# [AIM OF THE EXERCISE]
Take the data below and copy exactly the lines starting at the one with "Reconstruct the object" and finishing at the one with "card_offset = 0.3", both included.

--- RECORDS FOR THIS TASK ---

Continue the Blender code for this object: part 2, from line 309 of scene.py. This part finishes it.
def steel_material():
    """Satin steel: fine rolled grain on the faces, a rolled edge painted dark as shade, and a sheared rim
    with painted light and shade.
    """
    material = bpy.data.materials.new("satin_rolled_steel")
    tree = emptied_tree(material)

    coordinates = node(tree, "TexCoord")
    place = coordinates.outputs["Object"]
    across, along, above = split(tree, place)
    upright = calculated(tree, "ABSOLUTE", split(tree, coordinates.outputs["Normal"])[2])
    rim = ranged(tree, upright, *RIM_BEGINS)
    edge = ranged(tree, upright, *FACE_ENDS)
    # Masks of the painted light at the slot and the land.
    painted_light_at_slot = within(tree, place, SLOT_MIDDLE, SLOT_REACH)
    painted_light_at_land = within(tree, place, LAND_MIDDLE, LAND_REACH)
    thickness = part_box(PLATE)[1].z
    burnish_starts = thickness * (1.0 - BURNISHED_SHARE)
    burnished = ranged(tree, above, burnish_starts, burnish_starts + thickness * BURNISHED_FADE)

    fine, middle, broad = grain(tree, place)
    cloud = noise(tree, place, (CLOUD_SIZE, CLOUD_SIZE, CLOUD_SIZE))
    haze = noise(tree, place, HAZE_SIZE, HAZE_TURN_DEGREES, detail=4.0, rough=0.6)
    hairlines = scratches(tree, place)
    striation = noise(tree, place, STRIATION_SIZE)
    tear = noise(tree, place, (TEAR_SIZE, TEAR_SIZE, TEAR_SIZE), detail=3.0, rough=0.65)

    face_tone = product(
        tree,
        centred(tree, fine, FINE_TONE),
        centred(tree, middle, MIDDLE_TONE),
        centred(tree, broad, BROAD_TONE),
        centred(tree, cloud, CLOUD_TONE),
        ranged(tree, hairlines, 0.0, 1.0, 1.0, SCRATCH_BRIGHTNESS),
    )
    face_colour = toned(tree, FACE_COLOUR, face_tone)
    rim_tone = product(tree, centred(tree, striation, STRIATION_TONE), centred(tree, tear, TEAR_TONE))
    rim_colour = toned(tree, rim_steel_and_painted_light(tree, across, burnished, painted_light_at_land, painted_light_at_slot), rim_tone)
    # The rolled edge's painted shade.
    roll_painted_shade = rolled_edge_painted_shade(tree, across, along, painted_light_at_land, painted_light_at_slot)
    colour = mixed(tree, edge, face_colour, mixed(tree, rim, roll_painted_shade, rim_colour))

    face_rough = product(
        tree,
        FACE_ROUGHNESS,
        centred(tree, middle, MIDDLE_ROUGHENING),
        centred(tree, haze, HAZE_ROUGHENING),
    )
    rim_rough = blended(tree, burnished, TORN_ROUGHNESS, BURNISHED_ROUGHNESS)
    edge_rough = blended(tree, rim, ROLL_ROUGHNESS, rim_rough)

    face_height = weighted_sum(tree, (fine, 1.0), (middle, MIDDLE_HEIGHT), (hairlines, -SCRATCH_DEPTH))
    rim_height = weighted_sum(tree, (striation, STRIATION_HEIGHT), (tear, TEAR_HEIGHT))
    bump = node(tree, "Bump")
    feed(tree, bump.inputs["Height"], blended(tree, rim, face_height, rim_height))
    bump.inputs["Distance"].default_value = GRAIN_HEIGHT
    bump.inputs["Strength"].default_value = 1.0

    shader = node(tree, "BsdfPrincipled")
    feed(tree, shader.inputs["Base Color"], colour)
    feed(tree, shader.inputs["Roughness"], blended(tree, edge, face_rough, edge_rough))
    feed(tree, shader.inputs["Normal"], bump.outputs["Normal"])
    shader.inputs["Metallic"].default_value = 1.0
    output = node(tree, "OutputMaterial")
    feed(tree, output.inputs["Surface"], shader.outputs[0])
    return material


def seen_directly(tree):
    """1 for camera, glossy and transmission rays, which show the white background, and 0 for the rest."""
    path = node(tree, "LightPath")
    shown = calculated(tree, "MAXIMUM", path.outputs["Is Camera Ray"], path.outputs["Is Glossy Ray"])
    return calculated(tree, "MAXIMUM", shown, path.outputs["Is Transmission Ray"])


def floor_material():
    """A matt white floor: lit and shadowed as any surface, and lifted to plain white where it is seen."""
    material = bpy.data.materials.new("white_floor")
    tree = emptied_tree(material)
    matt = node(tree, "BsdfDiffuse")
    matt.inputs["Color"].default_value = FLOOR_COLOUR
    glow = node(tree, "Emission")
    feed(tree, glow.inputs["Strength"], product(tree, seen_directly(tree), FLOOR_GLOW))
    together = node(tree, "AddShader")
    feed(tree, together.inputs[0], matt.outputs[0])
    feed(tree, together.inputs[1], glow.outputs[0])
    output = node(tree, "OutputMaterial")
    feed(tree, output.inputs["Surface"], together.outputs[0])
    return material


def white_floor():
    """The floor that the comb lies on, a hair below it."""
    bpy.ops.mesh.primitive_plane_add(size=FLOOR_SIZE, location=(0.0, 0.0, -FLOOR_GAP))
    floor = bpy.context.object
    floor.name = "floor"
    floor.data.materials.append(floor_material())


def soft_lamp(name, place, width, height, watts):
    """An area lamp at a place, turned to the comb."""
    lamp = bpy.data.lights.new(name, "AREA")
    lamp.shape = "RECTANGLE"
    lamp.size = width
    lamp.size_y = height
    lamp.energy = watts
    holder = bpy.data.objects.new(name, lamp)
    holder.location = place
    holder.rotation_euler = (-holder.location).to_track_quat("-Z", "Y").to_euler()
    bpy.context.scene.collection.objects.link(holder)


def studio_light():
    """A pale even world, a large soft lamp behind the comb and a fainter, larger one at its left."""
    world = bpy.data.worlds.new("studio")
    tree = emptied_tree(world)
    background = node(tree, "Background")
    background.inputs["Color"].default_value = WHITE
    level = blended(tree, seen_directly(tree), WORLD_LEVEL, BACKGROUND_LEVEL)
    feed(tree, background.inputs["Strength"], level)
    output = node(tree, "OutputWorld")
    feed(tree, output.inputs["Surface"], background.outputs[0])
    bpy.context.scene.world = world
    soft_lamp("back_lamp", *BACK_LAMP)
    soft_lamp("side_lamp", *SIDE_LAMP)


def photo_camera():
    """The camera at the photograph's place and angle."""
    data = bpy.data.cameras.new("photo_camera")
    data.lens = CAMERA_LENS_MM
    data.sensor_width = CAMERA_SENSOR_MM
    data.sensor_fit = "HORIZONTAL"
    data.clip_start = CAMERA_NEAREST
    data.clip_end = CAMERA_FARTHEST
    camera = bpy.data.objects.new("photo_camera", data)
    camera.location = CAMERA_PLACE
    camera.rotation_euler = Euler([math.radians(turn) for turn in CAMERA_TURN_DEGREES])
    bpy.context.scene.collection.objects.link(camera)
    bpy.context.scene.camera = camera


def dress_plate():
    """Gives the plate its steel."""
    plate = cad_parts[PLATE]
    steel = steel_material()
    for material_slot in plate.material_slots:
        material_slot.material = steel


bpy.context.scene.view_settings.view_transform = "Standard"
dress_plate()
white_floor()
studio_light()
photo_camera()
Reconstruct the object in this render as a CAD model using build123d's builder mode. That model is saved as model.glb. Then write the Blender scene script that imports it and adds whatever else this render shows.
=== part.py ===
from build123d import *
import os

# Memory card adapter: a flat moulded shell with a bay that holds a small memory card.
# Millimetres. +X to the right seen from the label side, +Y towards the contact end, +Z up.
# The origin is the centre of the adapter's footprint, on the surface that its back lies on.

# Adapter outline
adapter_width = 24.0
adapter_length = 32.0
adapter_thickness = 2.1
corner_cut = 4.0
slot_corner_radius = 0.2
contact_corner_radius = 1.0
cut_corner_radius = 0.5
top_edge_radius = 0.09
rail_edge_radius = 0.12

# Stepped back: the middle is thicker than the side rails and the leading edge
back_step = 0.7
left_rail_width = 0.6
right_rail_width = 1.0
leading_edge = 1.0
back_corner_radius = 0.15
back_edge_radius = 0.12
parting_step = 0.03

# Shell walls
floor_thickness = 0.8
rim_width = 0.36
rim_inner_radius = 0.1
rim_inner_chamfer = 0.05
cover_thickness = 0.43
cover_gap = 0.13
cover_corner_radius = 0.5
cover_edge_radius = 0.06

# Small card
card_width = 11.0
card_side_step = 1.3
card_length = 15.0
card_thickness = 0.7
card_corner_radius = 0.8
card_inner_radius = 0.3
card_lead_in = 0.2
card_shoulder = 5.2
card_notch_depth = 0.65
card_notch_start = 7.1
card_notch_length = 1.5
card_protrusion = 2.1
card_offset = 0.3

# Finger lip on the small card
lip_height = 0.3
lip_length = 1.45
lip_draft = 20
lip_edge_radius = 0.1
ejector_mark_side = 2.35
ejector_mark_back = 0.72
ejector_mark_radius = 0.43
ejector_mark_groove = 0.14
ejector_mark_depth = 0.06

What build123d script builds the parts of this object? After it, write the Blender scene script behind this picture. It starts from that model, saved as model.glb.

---

# [OUTPUT OF THE EXERCISE]
Reconstruct the object in this render as a CAD model using build123d's builder mode. That model is saved as model.glb. Then write the Blender scene script that imports it and adds whatever else this render shows.
=== part.py ===
from build123d import *
import os

# Memory card adapter: a flat moulded shell with a bay that holds a small memory card.
# Millimetres. +X to the right seen from the label side, +Y towards the contact end, +Z up.
# The origin is the centre of the adapter's footprint, on the surface that its back lies on.

# Adapter outline
adapter_width = 24.0
adapter_length = 32.0
adapter_thickness = 2.1
corner_cut = 4.0
slot_corner_radius = 0.2
contact_corner_radius = 1.0
cut_corner_radius = 0.5
top_edge_radius = 0.09
rail_edge_radius = 0.12

# Stepped back: the middle is thicker than the side rails and the leading edge
back_step = 0.7
left_rail_width = 0.6
right_rail_width = 1.0
leading_edge = 1.0
back_corner_radius = 0.15
back_edge_radius = 0.12
parting_step = 0.03

# Shell walls
floor_thickness = 0.8
rim_width = 0.36
rim_inner_radius = 0.1
rim_inner_chamfer = 0.05
cover_thickness = 0.43
cover_gap = 0.13
cover_corner_radius = 0.5
cover_edge_radius = 0.06

# Small card
card_width = 11.0
card_side_step = 1.3
card_length = 15.0
card_thickness = 0.7
card_corner_radius = 0.8
card_inner_radius = 0.3
card_lead_in = 0.2
card_shoulder = 5.2
card_notch_depth = 0.65
card_notch_start = 7.1
card_notch_length = 1.5
card_protrusion = 2.1
card_offset = 0.3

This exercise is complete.